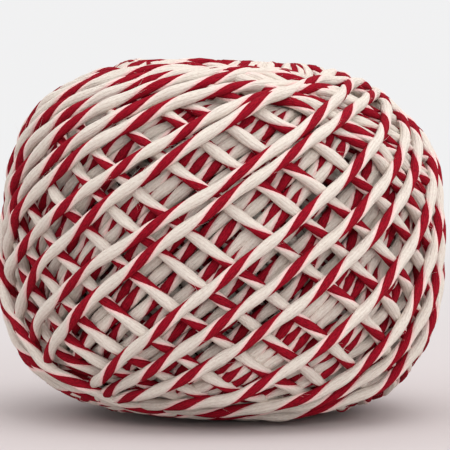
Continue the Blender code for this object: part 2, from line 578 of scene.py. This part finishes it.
def cottonMaterial(name, light, dark, pinkTint=None):
    # light and dark fibres, tinted pink in the groove where another ply lies against it
    material = bpy.data.materials.new(name)
    material.use_nodes = True
    nodes, links = material.node_tree.nodes, material.node_tree.links
    surface = nodes["Principled BSDF"]
    surface.inputs["Roughness"].default_value = 0.9
    surface.inputs["Specular IOR Level"].default_value = 0.08
    lay = nodes.new("ShaderNodeAttribute")
    lay.attribute_name = "lay"
    fibre = nodes.new("ShaderNodeGroup")
    fibre.node_tree = fibres
    fibre.inputs["Bump"].default_value = 0.7
    links.new(lay.outputs["Vector"], fibre.inputs["Lay"])
    both = nodes.new("ShaderNodeMath")
    both.operation = "MULTIPLY_ADD"
    both.inputs[1].default_value = 0.10
    links.new(fibre.outputs["Yarn"], both.inputs[0])
    links.new(fibre.outputs["Fibre"], both.inputs[2])
    tone = nodes.new("ShaderNodeMapRange")
    tone.inputs["From Min"].default_value = 0.38
    tone.inputs["From Max"].default_value = 0.70
    links.new(both.outputs[0], tone.inputs["Value"])
    colour = nodes.new("ShaderNodeMix")
    colour.data_type = "RGBA"
    colour.inputs[6].default_value = dark
    colour.inputs[7].default_value = light
    links.new(tone.outputs["Result"], colour.inputs[0])
    # the groove tinted pink where another ply lies against it
    if pinkTint:
        pinkTintMix = nodes.new("ShaderNodeMix")
        pinkTintMix.data_type = "RGBA"
        pinkTintMix.inputs[7].default_value = pinkTint
        edge = nodes.new("ShaderNodeAttribute")
        edge.attribute_name = "edge"
        links.new(edge.outputs["Fac"], pinkTintMix.inputs[0])
        links.new(colour.outputs[2], pinkTintMix.inputs[6])
        colour = pinkTintMix
    # painted shade: the colour is multiplied by how deep the turn lies
    paintedShadeNode = nodes.new("ShaderNodeAttribute")
    paintedShadeNode.attribute_name = "paintedShade"
    shaded = nodes.new("ShaderNodeMix")
    shaded.data_type = "RGBA"
    shaded.blend_type = "MULTIPLY"
    shaded.inputs[0].default_value = 1.0
    links.new(colour.outputs[2], shaded.inputs[6])
    links.new(paintedShadeNode.outputs["Fac"], shaded.inputs[7])
    links.new(shaded.outputs[2], surface.inputs["Base Color"])
    links.new(fibre.outputs["Normal"], surface.inputs["Normal"])
    return material


creamCotton = cottonMaterial("cream cotton", (0.79, 0.725, 0.645, 1), (0.68, 0.58, 0.51, 1),
                             (0.98, 0.62, 0.60, 1))
redCotton = cottonMaterial("red cotton", (0.36, 0.007, 0.020, 1), (0.17, 0.003, 0.010, 1))

print("making the turns")
starts = [names.index(name) - 0.5 for name in fineness] + [len(names)]
for (name, fine), since, until in zip(fineness.items(), starts, starts[1:]):
    inside = np.flatnonzero((count >= since) & (count < until))
    chosen = inside[::fine["every"]]
    for colour in plies:
        mesh = sweptPly(name + colour.title(), colour, chosen, fine[colour])
        mesh.materials.clear()
        mesh.materials.append(creamCotton if colour == "cream" else redCotton)
        piece = bpy.data.objects.new(name + colour.title(), mesh)
        bpy.context.scene.collection.objects.link(piece)
        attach(piece, "root")
        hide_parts("twine_ball")
        mesh.calc_loop_triangles()
        print("made", piece.name, len(mesh.loop_triangles))

# fine hairs standing off the outer turns
hairSizes = {
    "many": 1500,
    "thick": 0.000011,
    "lowest": 0.003,            # none lower than this, where the ball rests
    "root": 0.00066,            # from the middle of the twine
    "shortest": 0.0007,
    "longest": 0.0022,
    "turned": 1.3,              # furthest round the twine from straight out, in radians
    "rise": 0.45,               # shares of its length: how far it stands off, how much of
    "droop": 0.35,              # that it loses again, and how far it strays
    "stray": 0.22,
    "taper": 0.7,
}
rng = np.random.default_rng(23)
hairs = bpy.data.curves.new("hairs", "CURVE")
hairs.dimensions = "3D"
hairs.bevel_depth = hairSizes["thick"]
hairs.bevel_resolution = 0
inView = (count > names.index("second") - 0.5) & (points[:, 2] > hairSizes["lowest"])
creamOutside = np.cos(twist) < -0.3
roots = np.flatnonzero(inView & creamOutside)
for root in rng.choice(roots, hairSizes["many"], replace=False):
    turned = rng.uniform(-hairSizes["turned"], hairSizes["turned"])
    out = normals[root] * math.cos(turned) + sideways[root] * math.sin(turned)
    length = rng.uniform(hairSizes["shortest"], hairSizes["longest"])
    drift = rng.normal(0, 1, 3)
    hair = hairs.splines.new("POLY")
    hair.points.add(4)
    for k, point in enumerate(hair.points):
        gone = k / 4
        off = length * hairSizes["rise"] * gone * (1 - hairSizes["droop"] * gone)
        at = (points[root] + out * (hairSizes["root"] + off) + tangents[root] * length * gone
              + drift * length * hairSizes["stray"] * gone ** 2)
        point.co = (*at, 1)
        point.radius = 1 - hairSizes["taper"] * gone
hairLine = bpy.data.objects.new("hairLine", hairs)
bpy.context.scene.collection.objects.link(hairLine)
graph = bpy.context.evaluated_depsgraph_get()
hairMesh = bpy.data.meshes.new_from_object(hairLine.evaluated_get(graph))
bpy.data.objects.remove(hairLine)
shape = bmesh.new()
shape.from_mesh(hairMesh)
fillEnds(shape)
bmesh.ops.recalc_face_normals(shape, faces=shape.faces)
shape.to_mesh(hairMesh)
shape.free()
hairMesh.materials.clear()
hairMesh.materials.append(plainCotton("loose fibre", (0.86, 0.78, 0.72, 1), 0.9))
hair = bpy.data.objects.new("looseFibres", hairMesh)
bpy.context.scene.collection.objects.link(hair)
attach(hair, "root")
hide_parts("twine_ball")
hairMesh.calc_loop_triangles()
print("made looseFibres", len(hairMesh.loop_triangles))

# what lies under the turns, seen only in the deepest gaps and coloured almost black as painted
# shade; it sinks deeper round the axis
heartSizes = {"sunk": 0.0056, "deeper": 0.012, "from": 0.95, "over": 0.05}
shape = bmesh.new()
bmesh.ops.create_uvsphere(shape, u_segments=64, v_segments=40, radius=1)
for vertex in shape.verts:
    radius, height = outlineAt(math.asin(max(-1, min(1, vertex.co.z))))
    across, up = outlineNormal(np.array([radius]), np.array([height]))
    beyond = max(0, abs(vertex.co.z) - heartSizes["from"])
    inward = heartSizes["sunk"] + heartSizes["deeper"] * beyond / heartSizes["over"]
    level = math.hypot(vertex.co.x, vertex.co.y)
    turned = Vector((vertex.co.x, vertex.co.y, 0)) / max(level, 1e-6)
    vertex.co = turned * max(radius - across[0] * inward, 0)
    vertex.co.z = height - up[0] * inward
bmesh.ops.rotate(shape, verts=shape.verts, matrix=Matrix.Rotation(form["lean"], 3, "Y"))
bmesh.ops.translate(shape, verts=shape.verts, vec=form["centre"])
bmesh.ops.recalc_face_normals(shape, faces=shape.faces)
heartMesh = bpy.data.meshes.new("heart")
for face in shape.faces:
    face.smooth = True
shape.to_mesh(heartMesh)
shape.free()
heart = bpy.data.objects.new("heart", heartMesh)
bpy.context.scene.collection.objects.link(heart)
# painted shade: a near-black red stands in for the dark of the deepest gaps
heartMesh.materials.append(plainCotton("painted shade under the turns", (0.10, 0.03, 0.03, 1), 1.0))
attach(heart, "root")
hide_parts("twine_ball")

print("setting the floor and the light")
backdrop = (0.88, 0.88, 0.885, 1)
# painted light: the floor glows, more the further it lies from the ball, which lightens the
# ball's shadow on it
# distances from the ball over which the floor turns into the backdrop, and how fast at first
floorFade = {"from": 0.018, "to": 0.70, "curve": 0.72}
floorMesh = bpy.data.meshes.new("floor")
shape = bmesh.new()
bmesh.ops.create_circle(shape, cap_ends=True, segments=96, radius=4.0)
shape.to_mesh(floorMesh)
shape.free()
floor = bpy.data.objects.new("floor", floorMesh)
bpy.context.scene.collection.objects.link(floor)
paper = bpy.data.materials.new("white paper")
paper.use_nodes = True
nodes, links = paper.node_tree.nodes, paper.node_tree.links
surface = nodes["Principled BSDF"]
surface.inputs["Base Color"].default_value = (0.57, 0.51, 0.505, 1)
surface.inputs["Roughness"].default_value = 0.85
surface.inputs["Specular IOR Level"].default_value = 0.2
place = nodes.new("ShaderNodeTexCoord")
distance = nodes.new("ShaderNodeVectorMath")
distance.operation = "LENGTH"
fade = nodes.new("ShaderNodeMapRange")
fade.inputs["From Min"].default_value = floorFade["from"]
fade.inputs["From Max"].default_value = floorFade["to"]
bright = nodes.new("ShaderNodeMath")
bright.operation = "POWER"
bright.inputs[1].default_value = floorFade["curve"]
# painted light: the floor's glow, mixed in by distance from the ball
glow = nodes.new("ShaderNodeEmission")
glow.inputs["Color"].default_value = backdrop
mix = nodes.new("ShaderNodeMixShader")
links.new(place.outputs["Object"], distance.inputs[0])
links.new(distance.outputs["Value"], fade.inputs["Value"])
links.new(fade.outputs["Result"], bright.inputs[0])
links.new(bright.outputs["Value"], mix.inputs[0])
links.new(surface.outputs[0], mix.inputs[1])
links.new(glow.outputs[0], mix.inputs[2])
links.new(mix.outputs[0], nodes["Material Output"].inputs["Surface"])
floorMesh.materials.append(paper)

world = bpy.context.scene.world or bpy.data.worlds.new("studio")
bpy.context.scene.world = world
world.use_nodes = True
sky = world.node_tree.nodes.get("Background") or world.node_tree.nodes.new("ShaderNodeBackground")
sky.inputs["Color"].default_value = backdrop
seen = world.node_tree.nodes.new("ShaderNodeLightPath")
strength = world.node_tree.nodes.new("ShaderNodeMapRange")
strength.inputs["To Min"].default_value = 1.16      # as light on the ball
strength.inputs["To Max"].default_value = 1.0       # as seen behind it
world.node_tree.links.new(seen.outputs["Is Camera Ray"], strength.inputs["Value"])
world.node_tree.links.new(strength.outputs["Result"], sky.inputs["Strength"])

# sizes and places in metres, powers in watts
lamps = [
    {"name": "overhead", "from": (0.12, -0.15, 0.75), "size": 0.55, "power": 1.9},
    {"name": "front", "from": (0.28, -0.75, 0.30), "size": 0.60, "power": 1.8},
]
for each in lamps:
    light = bpy.data.lights.new(each["name"], "AREA")
    light.shape = "DISK"
    light.size = each["size"]
    light.energy = each["power"]
    lamp = bpy.data.objects.new(each["name"], light)
    bpy.context.scene.collection.objects.link(lamp)
    lamp.location = each["from"]
    towards = form["centre"] - Vector(each["from"])
    lamp.rotation_euler = towards.to_track_quat("-Z", "Y").to_euler()

viewing = {
    "lens": 176,
    "sensor": 36,
    "shift": (0.007, 0.0257),
    "above": math.radians(2.3),     # how far it looks down on the ball
    "away": 0.303,
}
view = bpy.data.cameras.new("view")
view.lens = viewing["lens"]
view.sensor_width = viewing["sensor"]
view.shift_x, view.shift_y = viewing["shift"]
camera = bpy.data.objects.new("view", view)
bpy.context.scene.collection.objects.link(camera)
above = viewing["above"]
outwards = Vector((0, -math.cos(above), math.sin(above)))
camera.location = form["centre"] + outwards * viewing["away"]
camera.rotation_euler = (math.radians(90) - above, 0, 0)
bpy.context.scene.camera = camera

___

• **WHAT TO PRODUCE**
Select every line above that contains the word "attach", and copy it.

• **RESULT FOR THIS EXERCISE**
        attach(piece, "root")
attach(hair, "root")
attach(heart, "root")